Austrian Chancellor Werner Faymann floated an enhanced ECB role last week, as did Finnish Finance Minister Jutta Urpilainen. Dutch Finance Minister Jan Kees de Jager declined to rule it out. As holders of AAA ratings, the three are part of a German-led bloc that has set tough conditions for bailouts.
“We envisage a larger role for IMF,” De Jager said in Brussels today.
Europe is considering the backdoor way of involving the ECB after failing to convince markets that it has found the right recipe for getting more muscle out of the government-guaranteed rescue fund, the 440 billion-euro European Financial Stability Facility.
Recycling European money through the IMF would also be designed to encourage asset-rich emerging powers such as China to contribute to the European cause, the people said.
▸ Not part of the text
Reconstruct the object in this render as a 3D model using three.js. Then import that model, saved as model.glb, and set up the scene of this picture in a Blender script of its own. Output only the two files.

While the 17 euro-area finance ministers will meet tonight’s self-set deadline of working out how to leverage the rescue fund, the method is unlikely to unleash the targeted 1 trillion euros.
De Jager spoke of bulking up the EFSF by a multiple of 2 to 2.5. With roughly 270 billion euros of EFSF funds uncommitted, that would put the bulked-up EFSF in the neighborhood of 675 billion euros at most.
The first leveraging option, using the EFSF to insure 20 percent to 30 percent of new bond sales, faces a credibility test in the markets and may not be ready until January. It also might splinter the Italian and Spanish bond markets, by creating insured bonds that are more attractive than bonds currently trading, the people said.
“The focus in Europe is very much on the political situation to see if we’re going to get another bailout package in some shape or form that takes us forward,” James Nixon, chief European economist at Societe Generale SA, told Ken Prewitt and Tom Keene on Bloomberg Radio’s “Bloomberg Surveillance.”